Asking these kinds of questions can cut through hours of posturing. Taking Krubski’s approach can shorten the time it takes to get to what’s meaningful.

Questions aren’t the only tool he recommends. His method involves a plan for taking peoples’ thinking from beyond brainstorming to actionable insights.  To do that requires greater structure than you’d find in the usual brainstorming session.

 

The Seven, Three, One Template

The structure he recommends is powerful because it’s simple. He gets the group to list the seven most significant facts to be considered. Examples for a family business might be: “We have more debt than ever before,” or “Half the fourth generation isn’t showing up at family get-togethers.”

If there are more than seven significant facts, the group has to narrow it down to the seven that matter most. This means an exercise in intensely disciplined thinking. In Krubski’s experience, whether there are five people or 70 involved, they’re fully engaged, and you won’t find any of them checking their iPhones.

Once the seven significant facts are agreed on, Krubski guides the group in developing three actionable propositions. “The propositions must be different yet complementary,” he points out.

In the case of a family that’s deciding on their purpose, the propositions might include: “We’re a contentious lot,” and “Deep down, we all love each other,” and “We each know that we would be better if we cooperated more.”
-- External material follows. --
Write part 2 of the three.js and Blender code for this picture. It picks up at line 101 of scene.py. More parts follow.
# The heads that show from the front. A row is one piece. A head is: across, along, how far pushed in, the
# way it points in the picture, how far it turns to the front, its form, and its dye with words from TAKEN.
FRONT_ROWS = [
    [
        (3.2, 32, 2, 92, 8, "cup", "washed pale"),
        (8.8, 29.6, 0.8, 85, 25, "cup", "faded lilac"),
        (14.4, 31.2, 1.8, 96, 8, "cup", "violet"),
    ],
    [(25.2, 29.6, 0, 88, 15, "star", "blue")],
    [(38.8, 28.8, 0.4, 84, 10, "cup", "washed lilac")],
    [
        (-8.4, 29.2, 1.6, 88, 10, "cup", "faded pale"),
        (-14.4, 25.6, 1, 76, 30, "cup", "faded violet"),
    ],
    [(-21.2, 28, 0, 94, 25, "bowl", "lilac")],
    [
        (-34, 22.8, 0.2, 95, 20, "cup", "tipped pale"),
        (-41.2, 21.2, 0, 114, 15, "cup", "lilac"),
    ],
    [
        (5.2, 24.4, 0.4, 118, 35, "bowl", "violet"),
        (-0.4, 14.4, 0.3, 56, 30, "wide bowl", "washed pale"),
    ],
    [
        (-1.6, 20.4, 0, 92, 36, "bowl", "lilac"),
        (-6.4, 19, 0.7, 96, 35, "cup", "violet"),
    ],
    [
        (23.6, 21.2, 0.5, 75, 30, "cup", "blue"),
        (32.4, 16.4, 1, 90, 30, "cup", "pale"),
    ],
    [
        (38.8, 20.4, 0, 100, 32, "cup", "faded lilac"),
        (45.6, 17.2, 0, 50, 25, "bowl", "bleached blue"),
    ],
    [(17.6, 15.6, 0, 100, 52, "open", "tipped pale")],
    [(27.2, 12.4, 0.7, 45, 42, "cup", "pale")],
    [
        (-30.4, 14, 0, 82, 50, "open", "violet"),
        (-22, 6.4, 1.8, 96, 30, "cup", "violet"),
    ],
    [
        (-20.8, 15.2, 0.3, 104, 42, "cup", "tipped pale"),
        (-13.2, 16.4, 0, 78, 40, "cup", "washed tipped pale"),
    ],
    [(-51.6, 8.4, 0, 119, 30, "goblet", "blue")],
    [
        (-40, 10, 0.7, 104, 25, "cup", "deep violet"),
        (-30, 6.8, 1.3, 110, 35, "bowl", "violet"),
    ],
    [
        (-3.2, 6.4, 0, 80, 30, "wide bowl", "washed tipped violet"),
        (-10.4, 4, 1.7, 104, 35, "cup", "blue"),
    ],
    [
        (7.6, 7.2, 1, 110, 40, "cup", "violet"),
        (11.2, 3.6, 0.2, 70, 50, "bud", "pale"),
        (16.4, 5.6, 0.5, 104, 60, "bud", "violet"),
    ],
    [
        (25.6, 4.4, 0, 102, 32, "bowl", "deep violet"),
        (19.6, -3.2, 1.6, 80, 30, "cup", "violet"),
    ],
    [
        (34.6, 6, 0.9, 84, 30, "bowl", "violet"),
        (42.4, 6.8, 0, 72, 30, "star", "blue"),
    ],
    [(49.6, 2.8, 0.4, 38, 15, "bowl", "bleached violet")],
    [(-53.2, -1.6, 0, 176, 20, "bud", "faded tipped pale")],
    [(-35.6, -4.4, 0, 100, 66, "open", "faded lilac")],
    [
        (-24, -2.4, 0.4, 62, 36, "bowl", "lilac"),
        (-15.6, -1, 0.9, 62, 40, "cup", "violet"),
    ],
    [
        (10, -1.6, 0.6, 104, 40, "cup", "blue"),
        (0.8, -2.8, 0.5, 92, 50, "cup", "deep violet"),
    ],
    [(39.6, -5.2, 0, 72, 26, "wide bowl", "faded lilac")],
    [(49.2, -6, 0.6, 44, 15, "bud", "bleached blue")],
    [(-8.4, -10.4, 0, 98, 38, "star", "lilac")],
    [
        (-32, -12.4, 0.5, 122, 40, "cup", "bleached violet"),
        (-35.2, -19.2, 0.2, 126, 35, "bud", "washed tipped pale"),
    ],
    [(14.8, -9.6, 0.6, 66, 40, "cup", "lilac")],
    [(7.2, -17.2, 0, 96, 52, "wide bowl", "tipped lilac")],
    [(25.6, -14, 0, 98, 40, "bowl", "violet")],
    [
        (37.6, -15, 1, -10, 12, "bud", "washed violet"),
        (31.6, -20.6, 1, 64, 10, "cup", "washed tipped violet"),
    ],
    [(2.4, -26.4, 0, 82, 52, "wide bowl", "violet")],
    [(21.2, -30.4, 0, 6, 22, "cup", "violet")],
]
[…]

From there, Krubski leads them into the Central operating principle (COP). Each organization typically comes up with its unique COP. In the case of the hypothetical family we’ve been looking at, the COP might be, “The most important thing is, we want to stay together both as a family and as a family business.”

Once the family has its own unique COP, it’s ready to advance to an action plan. Krubski guides the participants in identifying three actionable strategies. From there, the group outlines seven “executions.”

Using Socratic questions and a structured way of arriving at answers, Krubski’s approach enables organizations to take advantage of something Frank Perdue used to say all the time: “None of us is as smart as all of us.”

It’s the perfect antidote to doing the same thing over and over while expecting a different outcome. Even without his guarantee, your clients may discover that asking disruptive questions and then going through Krubski’s ladder of insights could make a huge difference in their joint lives.